The Gladsaxe gig thus offered The New Yardbirds their first opportunity to prove their mettle on the boards, though it was hardly in a standard rock-club setting. The venue was actually a gymnasium at the local Egegård Skole, which was converted into the Teen Club on Saturday nights. However, the band were determined to give their first ever gig their all and – after just a few days in rehearsal – they’d worked up an impressive set of songs.

Led Zeppelin’s debut gig: “Their performance and their music were absolutely flawless”

No recordings of the Gladsaxe show are believed to exist, though the surviving setlist shows that Page, Plant, Jones and Bonham were already putting together music of depth and quality. They opened with the first song they’d rehearsed together, Johnny Burnette’s The Train Kept A-Rollin’, and followed up with several of the songs that would shortly grace Led Zeppelin’s self-titled debut album – I Can’t Quit You Baby, the psych-blues workout How Many More Times and the proto-punk of Communication Breakdown – along with an already epic-sounding Dazed And Confused, for which Page was already using a violin bow to play the spectacular guitar parts that would define one of the best Led Zeppelin songs of all time.

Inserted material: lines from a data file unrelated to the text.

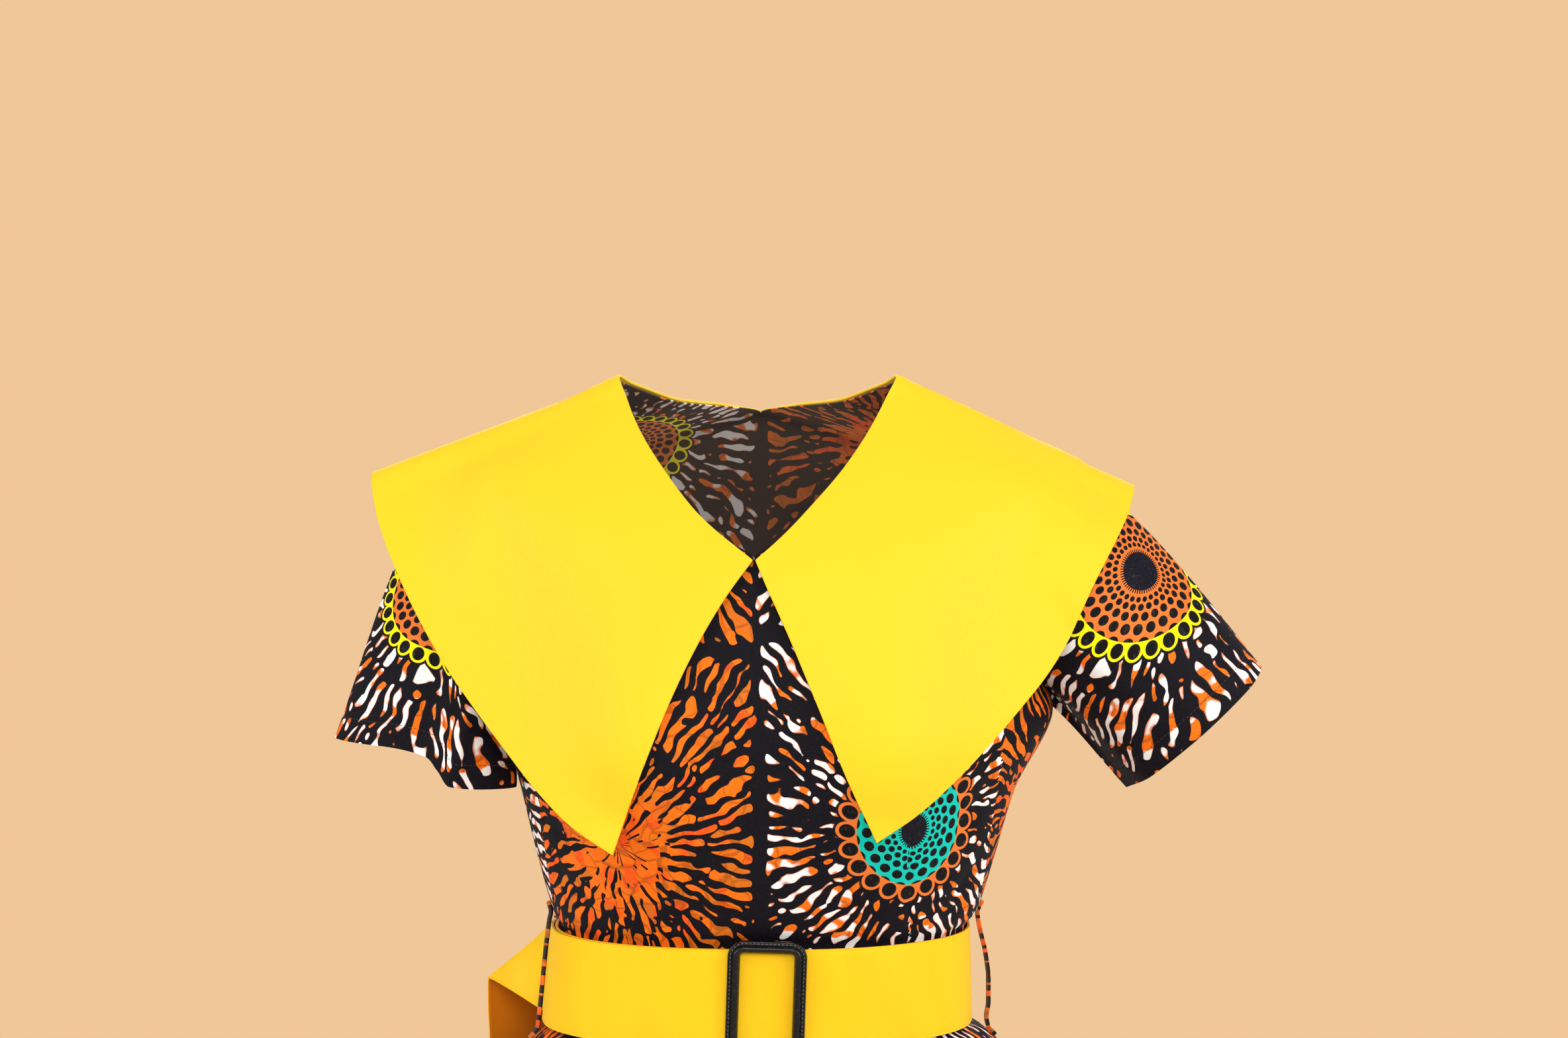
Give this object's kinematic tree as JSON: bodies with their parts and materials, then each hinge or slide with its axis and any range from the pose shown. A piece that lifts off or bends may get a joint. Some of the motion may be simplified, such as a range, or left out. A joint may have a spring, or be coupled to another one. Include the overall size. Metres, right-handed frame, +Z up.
{
  "type": "wax print dress",
  "caption": "Wax print dress with a wide pointed collar, short sleeves, flared skirt and a wide belt with a slide buckle, holding the shape of a wearer.",
  "frame": {"origin": "midway between the two neck points of the shoulder seams, where the wearer's shoulders hold the dress", "axes": "+Z up, the front faces -Y, +X is to the viewer's right"},
  "size_m": [0.6316, 0.5222, 1.0047],
  "materials": {
    "print": "orange and black wax print cotton",
    "collar": "plain yellow cotton, two layers",
    "belt": "plain yellow cotton over stiffening",
    "buckle": "glossy black, covered",
    "carrier": "folded strip of the print"
  },
  "bodies": {
    "root": {"bodice_front": "print", "bodice_back_left": "print", "bodice_back_right": "print", "sleeve_left": "print", "sleeve_right": "print", "skirt_front": "print", "skirt_back": "print", "collar_left": "collar", "collar_right": "collar", "belt_band": "belt", "belt_tail": "belt", "belt_buckle": "buckle", "carrier_left": "carrier", "carrier_right": "carrier"}
  },
  "joints": []
}
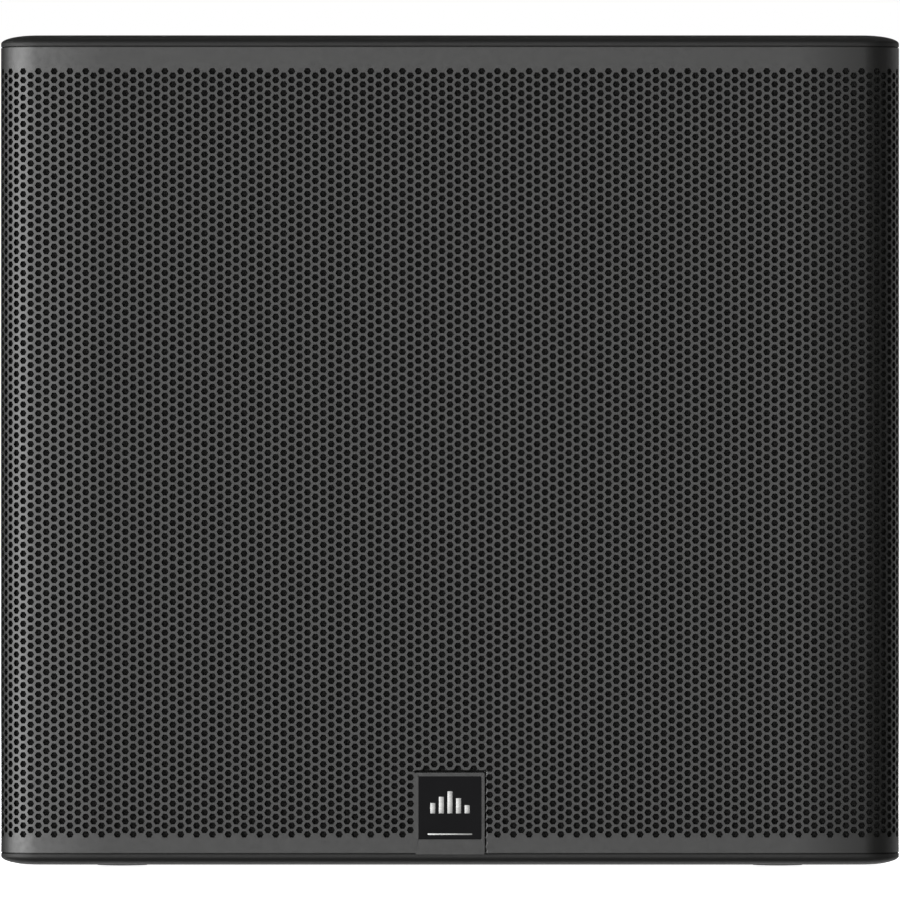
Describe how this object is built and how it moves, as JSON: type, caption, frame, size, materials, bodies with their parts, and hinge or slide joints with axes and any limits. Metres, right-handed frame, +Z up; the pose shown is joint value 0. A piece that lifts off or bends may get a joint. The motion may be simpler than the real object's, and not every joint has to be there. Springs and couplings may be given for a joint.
{
  "type": "powered subwoofer cabinet",
  "caption": "Powered bass loudspeaker cabinet with a wrapped perforated grille, slot port, side handles, pole socket and rear amplifier.",
  "frame": {"origin": "centre of the footprint at floor level, under the rubber feet", "axes": "+Z up; the grille faces -Y and the amplifier +Y; +X is to the right seen from the front"},
  "size_m": [0.65, 0.6816, 0.604],
  "materials": {
    "painted_ply": "black textured water-based paint on birch plywood",
    "raw_ply": "bare birch plywood",
    "grille_steel": "fine dark grey powder coat on perforated steel",
    "badge_gloss": "glossy black",
    "open_foam": "open-cell black acoustic foam",
    "wadding": "pale fibre wadding",
    "cast_frame": "black painted casting",
    "zinc_steel": "bright zinc plate",
    "black_steel": "black oxide",
    "ferrite": "dark sintered ferrite",
    "cone_paper": "black fibre-loaded pulp",
    "surround_cloth": "impregnated black cloth",
    "spider_cloth": "resin-treated amber cloth",
    "coil_copper": "enamelled copper",
    "black_plastic": "fine moulded texture",
    "grey_plastic": "moulded grey",
    "black_rubber": "matt black rubber",
    "terminal_red": "dark red moulding",
    "lead_black": "black sleeving",
    "board_green": "solder mask",
    "board_parts": "sleeved capacitors and cores",
    "winding": "taped copper winding",
    "amp_black": "fine black powder coat",
    "fin_black": "black anodised",
    "tray_steel": "zinc plated sheet",
    "window_black": "smoked glossy window",
    "led_green": "tinted lens"
  },
  "bodies": {
    "cabinet": {"top_panel": "painted_ply", "bottom_panel": "painted_ply", "side_panel_L": "painted_ply", "side_panel_R": "painted_ply", "rear_panel": "painted_ply", "front_baffle": "painted_ply", "port_shelf": "painted_ply", "port_divider": "painted_ply", "brace_horizontal": "raw_ply", "brace_vertical": "raw_ply", "amp_frame": "raw_ply", "damping_wadding": "wadding", "grille": "grille_steel", "grille_foam": "open_foam", "grille_screws": "black_steel", "badge_frame": "grille_steel", "badge_insert": "badge_gloss", "driver_basket": "cast_frame", "driver_gasket": "black_rubber", "driver_bolts": "zinc_steel", "surround": "surround_cloth", "spider": "spider_cloth", "front_plate": "zinc_steel", "magnet_ring": "ferrite", "back_plate": "zinc_steel", "terminal_block": "terminal_red", "driver_lead": "lead_black", "pole_cup": "black_plastic", "pole_cup_screws": "black_steel", "handle_cup_L": "black_plastic", "handle_cup_R": "black_plastic", "handle_grip_L": "black_rubber", "handle_grip_R": "black_rubber", "handle_screws": "black_steel", "feet": "black_rubber", "foot_screws": "zinc_steel", "amp_plate": "amp_black", "heatsink": "fin_black", "amp_chassis": "tray_steel", "circuit_board": "board_green", "board_components": "board_parts", "power_transformer": "winding", "amp_screws": "black_steel", "display_window": "window_black", "status_leds": "led_green", "input_sockets": "black_plastic", "output_sockets": "black_plastic", "mains_inlet": "black_plastic", "switch_bezel": "black_plastic"},
    "cone_assembly": {"cone": "cone_paper", "dust_cap": "cone_paper", "voice_coil": "coil_copper"},
    "encoder": {"encoder_shaft": "zinc_steel"},
    "knob": {"select_knob": "black_plastic"},
    "button": {"menu_button": "grey_plastic"},
    "rocker": {"power_rocker": "black_plastic"},
    "latch_left": {"latch_1": "zinc_steel"},
    "latch_right": {"latch_2": "zinc_steel"}
  },
  "joints": [
    {"name": "cone_excursion", "type": "slide", "parent": "cabinet", "child": "cone_assembly", "axis": [0, -1, 0], "range_m": [-0.009, 0.009], "stiffness_N_per_m": 6000, "deforming": ["surround", "spider"]},
    {"name": "encoder_spin", "type": "hinge", "parent": "cabinet", "child": "encoder", "pos_m": [0.02, 0.32, 0.3], "axis": [0, 1, 0], "continuous": true},
    {"name": "knob_push", "type": "slide", "parent": "encoder", "child": "knob", "axis": [0, -1, 0], "range_m": [0, 0.0008], "stiffness_N_per_m": 1200},
    {"name": "menu_press", "type": "slide", "parent": "cabinet", "child": "button", "axis": [0, -1, 0], "range_m": [0, 0.0012], "stiffness_N_per_m": 300},
    {"name": "power_switch", "type": "hinge", "parent": "cabinet", "child": "rocker", "pos_m": [-0.095, 0.32455, 0.215], "axis": [1, 0, 0], "range_deg": [0, 16]},
    {"name": "latch_left_press", "type": "slide", "parent": "cabinet", "child": "latch_left", "axis": [0, -1, 0], "range_m": [0, 0.0015], "stiffness_N_per_m": 300},
    {"name": "latch_right_press", "type": "slide", "parent": "cabinet", "child": "latch_right", "axis": [0, -1, 0], "range_m": [0, 0.0015], "stiffness_N_per_m": 300}
  ]
}
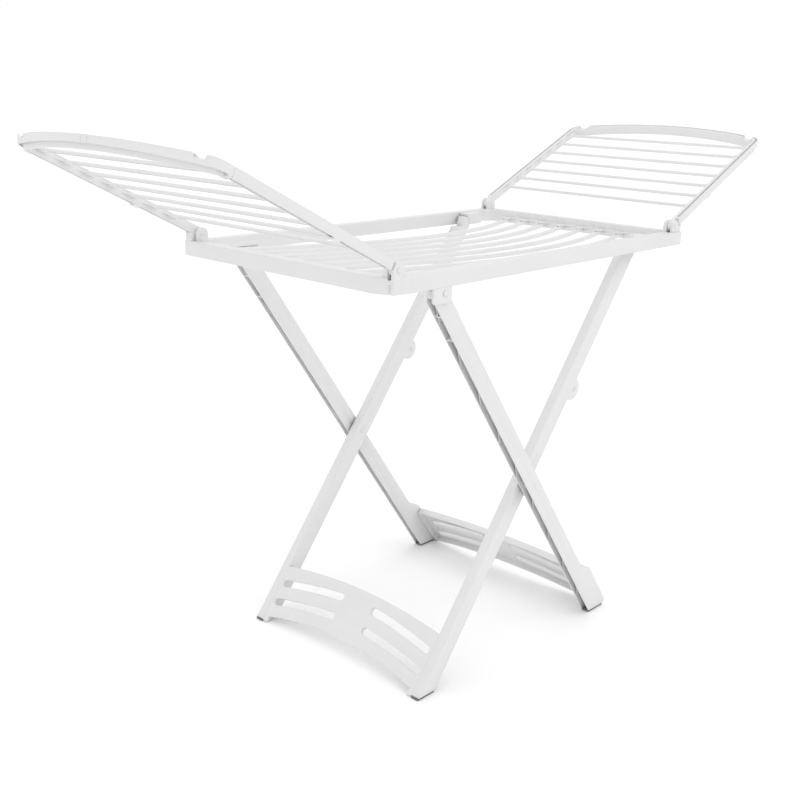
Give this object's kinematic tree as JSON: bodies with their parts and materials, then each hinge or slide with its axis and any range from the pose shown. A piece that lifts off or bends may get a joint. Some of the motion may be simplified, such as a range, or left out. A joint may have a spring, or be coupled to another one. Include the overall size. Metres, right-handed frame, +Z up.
{
  "type": "clothes drying rack",
  "caption": "Free-standing folding drying rack in white moulded plastic: sagging rails in a rectangular frame, a raised hinged wing at each short end, and crossed folding legs.",
  "frame": {"origin": "on the floor, under the middle of the whole rack as it stands open with both wings raised", "axes": "+Z up, +X along the long side from the left wing to the right wing, +Y across the rack, away from the side that faces the viewer"},
  "size_m": [1.7382, 0.5524, 1.0834],
  "materials": {
    "frame_plastic": "white moulded polypropylene, satin with a fine moulding texture",
    "rail_plastic": "white moulded polypropylene rails, satin",
    "leg_plastic": "white moulded polypropylene with ribbed channels, satin",
    "pin_plastic": "white moulded pivot pins, smooth",
    "foot_rubber": "dark grey rubber foot pads, matt"
  },
  "bodies": {
    "centre_frame": {"centre_rail_1": "rail_plastic", "centre_rail_2": "rail_plastic", "centre_rail_3": "rail_plastic", "centre_rail_4": "rail_plastic", "centre_rail_5": "rail_plastic", "centre_rail_6": "rail_plastic", "centre_rail_7": "rail_plastic", "centre_rail_8": "rail_plastic", "end_bar_left": "frame_plastic", "end_bar_right": "frame_plastic", "frame_pivot_pins": "pin_plastic", "leg_head_seats": "frame_plastic", "leg_pivot_lugs": "frame_plastic", "side_bar_far": "frame_plastic", "side_bar_near": "frame_plastic", "wing_hinge_brackets_left": "frame_plastic", "wing_hinge_brackets_right": "frame_plastic", "wing_hinge_pins_left": "pin_plastic", "wing_hinge_pins_right": "pin_plastic"},
    "left_wing": {"left_wing_arm_far": "frame_plastic", "left_wing_arm_near": "frame_plastic", "left_wing_outer_bar": "frame_plastic", "left_wing_rail_1": "rail_plastic", "left_wing_rail_2": "rail_plastic", "left_wing_rail_3": "rail_plastic", "left_wing_rail_4": "rail_plastic", "left_wing_rail_5": "rail_plastic", "left_wing_rail_6": "rail_plastic", "left_wing_rail_7": "rail_plastic"},
    "right_wing": {"right_wing_arm_far": "frame_plastic", "right_wing_arm_near": "frame_plastic", "right_wing_outer_bar": "frame_plastic", "right_wing_rail_1": "rail_plastic", "right_wing_rail_2": "rail_plastic", "right_wing_rail_3": "rail_plastic", "right_wing_rail_4": "rail_plastic", "right_wing_rail_5": "rail_plastic", "right_wing_rail_6": "rail_plastic", "right_wing_rail_7": "rail_plastic"},
    "outer_legs": {"cross_pivot_pins": "pin_plastic", "outer_foot_pads": "foot_rubber", "outer_foot_panel": "leg_plastic", "outer_leg_far": "leg_plastic", "outer_leg_near": "leg_plastic"},
    "inner_legs": {"inner_foot_pads": "foot_rubber", "inner_foot_panel": "leg_plastic", "inner_leg_far": "leg_plastic", "inner_leg_near": "leg_plastic"}
  },
  "joints": [
    {"name": "left_wing_hinge", "type": "hinge", "parent": "centre_frame", "child": "left_wing", "pos_m": [-0.45853, 0, 0.8715], "axis": [0, 1, 0], "range_deg": [0, 152.7]},
    {"name": "right_wing_hinge", "type": "hinge", "parent": "centre_frame", "child": "right_wing", "pos_m": [0.45247, 0, 0.8715], "axis": [0, -1, 0], "range_deg": [0, 150]},
    {"name": "leg_fold", "type": "hinge", "parent": "centre_frame", "child": "outer_legs", "pos_m": [-0.3414, 0, 0.81949], "axis": [0, -1, 0], "range_deg": [0, 53.5]},
    {"name": "leg_cross", "type": "hinge", "parent": "outer_legs", "child": "inner_legs", "pos_m": [-0.02683, 0, 0.3795], "axis": [0, -1, 0], "range_deg": [0, 73.7]}
  ],
  "couplings": [
    {"joint": "leg_cross", "follows": "leg_fold", "ratio": 1.3773}
  ]
}
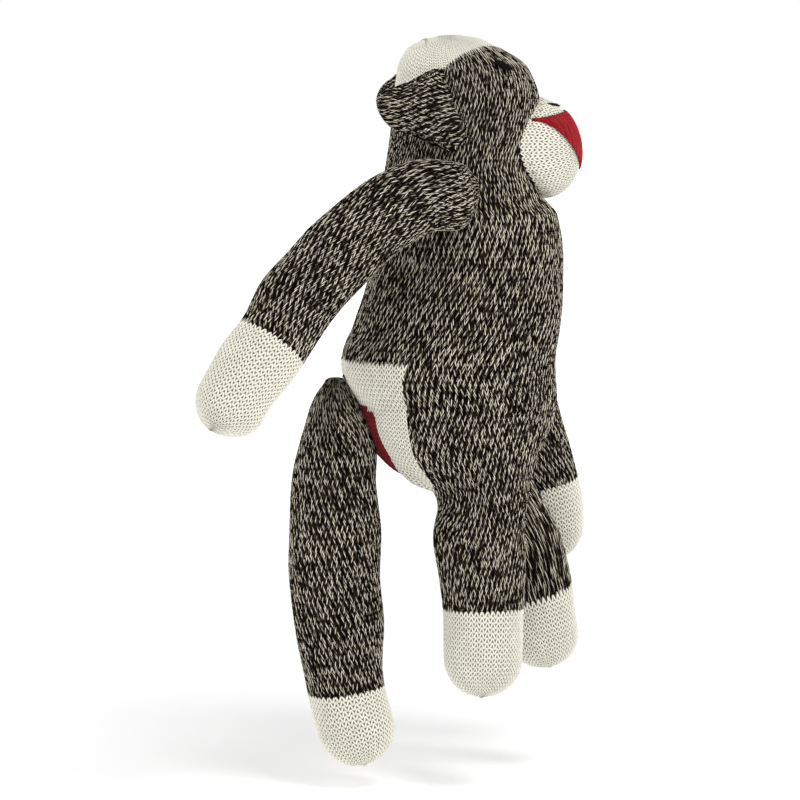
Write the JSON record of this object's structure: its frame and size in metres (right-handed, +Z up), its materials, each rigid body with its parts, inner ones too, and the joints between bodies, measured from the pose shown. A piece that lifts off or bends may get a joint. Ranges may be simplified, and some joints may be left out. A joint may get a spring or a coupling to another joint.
{
  "type": "stuffed toy monkey",
  "caption": "Knitted sock-style stuffed monkey with long floppy arms, legs and tail, cream hands, feet, crown and muzzle, red lips and rump patch.",
  "frame": {"origin": "middle of the waist, inside the body, where a hand or a doll stand holds the toy", "axes": "+Z up along the body to the head; the face looks along -Y; the monkey's right side is at -X and its left at +X"},
  "size_m": [0.1851, 0.2167, 0.344],
  "materials": {
    "marl_knit": "marled stockinette knit, matte",
    "cream_knit": "cream stockinette knit, matte",
    "red_knit": "red stockinette knit, matte",
    "black_thread": "black embroidery thread",
    "cream_thread": "cream sewing thread",
    "dark_thread": "dark sewing thread",
    "stuffing": "polyester fibre filling, loose"
  },
  "bodies": {
    "torso": {"torso_skin": "marl_knit", "torso_fill": "stuffing", "rump_cream": "cream_knit", "rump_red": "red_knit", "rump_stitch": "cream_thread", "right_shoulder_stitch": "dark_thread", "left_shoulder_stitch": "dark_thread", "tail_stitch": "dark_thread"},
    "head": {"head_skin": "marl_knit", "crown_cap": "cream_knit", "head_fill": "stuffing", "crown_seam": "cream_thread", "muzzle_skin": "cream_knit", "muzzle_fill": "stuffing", "lips": "red_knit", "muzzle_stitch": "cream_thread", "right_nostril": "black_thread", "left_nostril": "black_thread", "right_eye": "black_thread", "left_eye": "black_thread", "right_ear_stitch": "dark_thread", "left_ear_stitch": "dark_thread"},
    "right_ear": {"right_ear_skin": "marl_knit", "right_ear_fill": "stuffing"},
    "left_ear": {"left_ear_skin": "marl_knit", "left_ear_fill": "stuffing"},
    "right_arm": {"right_arm_skin": "marl_knit", "right_hand": "cream_knit", "right_arm_fill": "stuffing", "right_hand_seam": "cream_thread"},
    "left_arm": {"left_arm_skin": "marl_knit", "left_hand": "cream_knit", "left_arm_fill": "stuffing", "left_hand_seam": "cream_thread"},
    "right_leg": {"right_leg_skin": "marl_knit", "right_foot": "cream_knit", "right_leg_fill": "stuffing", "right_foot_seam": "cream_thread"},
    "left_leg": {"left_leg_skin": "marl_knit", "left_foot": "cream_knit", "left_leg_fill": "stuffing", "left_foot_seam": "cream_thread"},
    "tail": {"tail_skin": "marl_knit", "tail_tip": "cream_knit", "tail_fill": "stuffing", "tail_tip_seam": "cream_thread"}
  },
  "joints": [
    {"name": "neck_turn", "type": "hinge", "parent": "torso", "child": "head", "pos_m": [0, -0.004, 0.078], "axis": [0, 0, 1], "range_deg": [-30, 30], "stiffness_Nm_per_rad": 0.08},
    {"name": "right_shoulder", "type": "hinge", "parent": "torso", "child": "right_arm", "pos_m": [-0.055, 0.011, 0.066], "axis": [1, 0, 0], "range_deg": [-100, 30], "stiffness_Nm_per_rad": 0.05, "springref_deg": 8.02},
    {"name": "left_shoulder", "type": "hinge", "parent": "torso", "child": "left_arm", "pos_m": [0.055, 0.002, 0.064], "axis": [1, 0, 0], "range_deg": [-60, 90], "stiffness_Nm_per_rad": 0.05, "springref_deg": -5.16},
    {"name": "right_hip", "type": "hinge", "parent": "torso", "child": "right_leg", "pos_m": [-0.023, -0.008, -0.064], "axis": [1, 0, 0], "range_deg": [-75, 20], "stiffness_Nm_per_rad": 0.08},
    {"name": "left_hip", "type": "hinge", "parent": "torso", "child": "left_leg", "pos_m": [0.023, -0.017, -0.062], "axis": [1, 0, 0], "range_deg": [-55, 38], "stiffness_Nm_per_rad": 0.08, "springref_deg": -2.06},
    {"name": "tail_lift", "type": "hinge", "parent": "torso", "child": "tail", "pos_m": [0, 0.056, -0.024], "axis": [1, 0, 0], "range_deg": [0, 100]},
    {"name": "right_ear_fold", "type": "hinge", "parent": "head", "child": "right_ear", "pos_m": [-0.0315, 0.0077, 0.104], "axis": [0, 0, 1], "range_deg": [-15, 60], "stiffness_Nm_per_rad": 0.005},
    {"name": "left_ear_fold", "type": "hinge", "parent": "head", "child": "left_ear", "pos_m": [0.0315, 0.0077, 0.104], "axis": [0, 0, 1], "range_deg": [-13, 62], "stiffness_Nm_per_rad": 0.005}
  ]
}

The band had also worked up a dynamic new arrangement for the folk standard Babe I’m Gonna Leave You, and they rounded out their set with a couple of The Yardbirds’ hits (White Summer, the Graham Gouldman-penned For Your Love), in addition to covers of Elmer Gantry’s Flames and the soul standard As Long As I Have You, popularised by Garnet Mimms.

The aftermath: “It was obvious that there was a chemistry”

Following the Gladsaxe show The New Yardbirds quickly travelled to nearby Brøndby, where they had another engagement that same evening, at the Pop-Club, where they would appear on a bill will with Keef Hartley Band, Ham and an appropriately named local group, Made In Sweden. However, while all concerned were happy to have survived their first gig, the fledgling Led Zeppelin were unsure about the reaction or how they felt about their performance.

“They don’t cheer too madly, you know?” Jimmy Page said in a December 1968 interview with Melody Maker. “We were really scared, because we only had about 15 hours to practice. It was sort of an experimental concert to see if we were any good, I guess.”

“In Scandinavia, we were pretty green,” Robert Plant later recalled in a 1990 interview with Q magazine. “It was very early days and we were tiptoeing with each other. We didn’t have half the recklessness that became for me the whole joy of Led Zeppelin.”

Other insiders, though, had little doubt that they’d witnessed the birth of something exceptional during what was, to all intents and purposes, Led Zeppelin’s debut gig.

“Standing by the side of the stage it was obvious that there was a chemistry,” Led Zeppelin manager Peter Grant later said. “It was a tentative start, but we knew we had something.”

The official name change: “The thing had quickly gone beyond where The Yardbirds left off”

Jorgen Angel agreed with Grant’s observations. “When they went onstage, it was something very special, different and spectacular,” he told Rave magazine, while adding elsewhere, “I was very impressed with their energy and the vitality and the whole sound, I was so captivated that I used a roll and a half of film on them – and that was expensive for a schoolboy!”

The Teen Club’s newsletter also enthusiastically reviewed the Gladsaxe show, saying, “Their performance and their music were absolutely flawless,” before concluding, “The new Yardbirds are at least as good as the old ones were.” However, while these endorsements spurred the band on, they also encouraged a decisive change following the group’s Scandinavian dates. Just weeks later – with their killer, self-titled debut album already in the can – the band performed their first show using the name with which they would soon conquer the world; on 25 October, at University Of Surrey’s Great Hall, they were Led Zeppelin.

“We realised we were working under false pretences,” Jimmy Page later explained. “The thing had quickly gone beyond where The Yardbirds left off. We all agreed there was no point in retaining the New Yardbirds tag, so when we got back from Scandinavia we decided to change the name. It was a fresh beginning for us all.”